The computational pricing mechanism on Ethereum Virtual Machine (EVM) chains. Gas measures the computational work required, while Gas Price is the amount of native token (e.g., ETH) paid per unit of gas.

• Transaction Fee: Calculated as Gas Used * Gas Price.
• Purpose: Compensates validators and prevents network spam.
• EIP-1559: Introduced a base fee (burned) and a priority fee (tip) to improve fee market efficiency.

The waiting area for unconfirmed transactions. Nodes broadcast signed transactions to this network-wide pool, where validators select them for inclusion in the next block.

• Ordering Mechanism: Validators often prioritize transactions with higher fees.
• Dynamic State: Transactions can be replaced or dropped if fees are too low (stuck tx).
• Frontrunning Risk: Public mempool visibility can lead to MEV (Maximal Extractable Value) exploits.
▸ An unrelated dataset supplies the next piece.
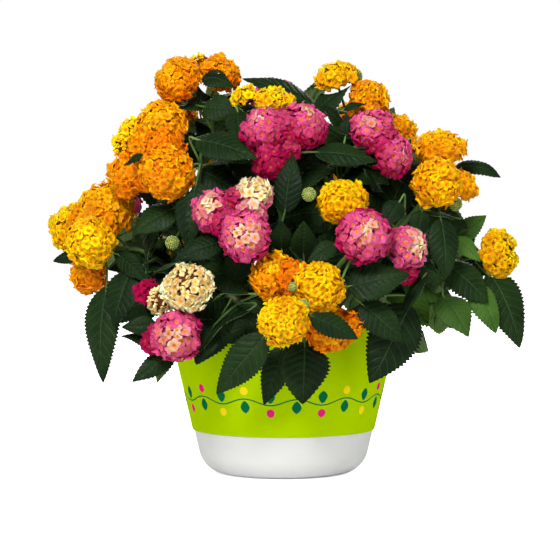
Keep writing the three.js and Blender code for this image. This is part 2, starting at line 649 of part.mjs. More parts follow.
function potBody() {
  const outside = [[0, 0], ...cornerProfile(0, 0), [potOuter(POT_HEIGHT), POT_HEIGHT]];
  const inside = [[0, FLOOR_THICKNESS], ...cornerProfile(POT_WALL, FLOOR_THICKNESS),
    [potOuter(POT_HEIGHT) - POT_WALL, POT_HEIGHT]];
  const shell = solidOf(lathed([...outside, ...inside.reverse()]));
  const drains = Array.from({ length: DRAIN_COUNT }, (_, k) => {
    const angle = 2 * Math.PI * k / DRAIN_COUNT;
    const drill = drillBit(DRAIN_RADIUS, 4 * FLOOR_THICKNESS, DRAIN_SIDES);
    return drill.translate(DRAIN_CIRCLE * Math.cos(angle), DRAIN_CIRCLE * Math.sin(angle), 0);
  });
  return geometryOf(drains.reduce((body, drill) => body.subtract(solidOf(drill)), shell));
}

function wrapBody() {
  return lathed([
    [wrapOuter(WRAP_BOTTOM), WRAP_BOTTOM],
    [wrapOuter(POT_HEIGHT), POT_HEIGHT],
    [wrapOuter(POT_HEIGHT) - WRAP_THICKNESS, POT_HEIGHT],
    [wrapOuter(WRAP_BOTTOM) - WRAP_THICKNESS, WRAP_BOTTOM],
    [wrapOuter(WRAP_BOTTOM), WRAP_BOTTOM],
  ]);
}

// Crumbs of soil are lumps on its top, and each stem stands in a plain hole.
function soilBody() {
  const inset = POT_WALL + SEAT_GAP;
  const bottom = FLOOR_THICKNESS + SEAT_GAP;
  const rim = potOuter(SOIL_TOP) - inset;
  const top = [1, 0.55, 0].map((share) => [rim * share, SOIL_TOP + SOIL_CROWN * (1 - share)]);
  const body = lathed([[0, bottom], ...cornerProfile(inset, bottom), ...top]);
  const position = body.attributes.position;
  for (let k = 0; k < position.count; k += 1) {
    const [x, y, z] = [position.getX(k), position.getY(k), position.getZ(k)];
    const lump = SOIL_LUMP * Math.sin(x / LUMP_SIZE[0]) * Math.cos(y / LUMP_SIZE[1]);
    if (z > SOIL_TOP + SEAT_GAP) position.setZ(k, z + lump);
  }
  const holes = Object.values(STEMS).map(({ routes: [[foot]] }) => {
    const drill = drillBit(HOLE_RADIUS, 2 * HOLE_DEPTH, HOLE_SIDES);
    return drill.translate(foot[0], foot[1], SOIL_TOP);
  });
  return geometryOf(holes.reduce((soil, drill) => soil.subtract(solidOf(drill)), solidOf(body)));
}

// ---- The object --------------------------------------------------------------------------

const plant = new THREE.Group();

function addPiece(name, geometry, colour, roughness = 0.6) {
  const material = new THREE.MeshStandardMaterial({ color: COLOURS[colour], roughness, metalness: 0 });
  const mesh = new THREE.Mesh(geometry, material);
  mesh.name = name;
  plant.add(mesh);
}

addPiece('pot', potBody(), 'white', 0.35);
addPiece('wrap', wrapBody(), 'lime', 0.4);
addPiece('soil', soilBody(), 'soil', 1);
for (const [name, stem] of Object.entries(STEMS)) {
  addPiece(`stem_${name}`, leafyStem(name, stem), 'leaf', 0.55);
}
HEADS.forEach(([colour, , ...shapes], k) => {
  const number = String(k + 1).padStart(2, '0');
  const bodies = shapes.map((row) => dome(domeFrame(row)));
  addPiece(`head_${number}_${colour}`, geometryOf(fuse(bodies)), colour, 0.7);
});

export default plant;
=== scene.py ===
"""A lantana in flower in its pot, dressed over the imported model. Metres, +Z up, front towards -Y."""
import math
import random
from collections import namedtuple

import bmesh
import bpy
from mathutils import Matrix, Quaternion, Vector, noise


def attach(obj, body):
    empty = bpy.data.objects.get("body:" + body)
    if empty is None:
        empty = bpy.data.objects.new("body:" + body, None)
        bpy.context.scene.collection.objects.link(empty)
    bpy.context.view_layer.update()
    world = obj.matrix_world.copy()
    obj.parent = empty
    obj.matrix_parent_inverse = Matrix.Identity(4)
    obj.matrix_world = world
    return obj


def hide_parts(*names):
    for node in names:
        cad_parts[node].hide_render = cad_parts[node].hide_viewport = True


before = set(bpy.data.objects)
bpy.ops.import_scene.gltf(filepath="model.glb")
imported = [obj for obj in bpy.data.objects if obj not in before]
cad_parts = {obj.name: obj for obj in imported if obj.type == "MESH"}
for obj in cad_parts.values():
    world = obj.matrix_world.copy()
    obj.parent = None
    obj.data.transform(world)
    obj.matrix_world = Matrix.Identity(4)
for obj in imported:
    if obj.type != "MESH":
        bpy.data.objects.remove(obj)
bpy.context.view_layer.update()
UP = Vector((0, 0, 1))
MM = 0.001
FULL_TURN = 2 * math.pi
LUCK = random.Random(11)


def placed(name, data):
    """A new object in the scene."""
    thing = bpy.data.objects.new(name, data)
    bpy.context.scene.collection.objects.link(thing)
    return thing


def aim(thing, spot, target):
    thing.location = spot
    thing.rotation_euler = (target - thing.location).to_track_quat("-Z", "Y").to_euler()


# ---- Camera ------------------------------------------------------------------------------------

VIEW_DISTANCE = 3.0
VIEW_RISE = 0.052
VIEW_TARGET = Vector((-0.0035, 0, 0.193))
VIEW_WIDTH = 0.56
SENSOR = 36

camera_data = bpy.data.cameras.new("camera")
camera_data.sensor_width = SENSOR
camera_data.lens = SENSOR * VIEW_DISTANCE / VIEW_WIDTH
camera = placed("camera", camera_data)
aim(camera, VIEW_TARGET + VIEW_DISTANCE * Vector((0, -math.sqrt(1 - VIEW_RISE ** 2), VIEW_RISE)),
    VIEW_TARGET)
bpy.context.scene.camera = camera
bpy.context.scene.view_settings.view_transform = "Standard"

# ---- The plant of the solids, with finer stalks, in millimetres --------------------------------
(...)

A cryptographic proof generated using the sender's private key, authorizing the transaction and ensuring its integrity.

• Authentication: Proves the owner of the originating address initiated the transaction.
• Data Integrity: Any tampering with the signed transaction data invalidates the signature.
• Algorithms: Common schemes include ECDSA (Bitcoin, Ethereum) and EdDSA (Solana).

The irreversible confirmation that a transaction is permanently settled on the blockchain. Mechanisms vary by consensus model.

• Probabilistic Finality (PoW): Security increases with each subsequent block (e.g., Bitcoin's 6-block confirmation).
• Absolute Finality (PoS/PBFT): Once a block is finalized by the validator set, it cannot be reverted (e.g., Ethereum post-merge, Cosmos).
• Instant Finality: Achieved by some high-throughput chains (e.g., Solana, BNB Chain) via optimized consensus.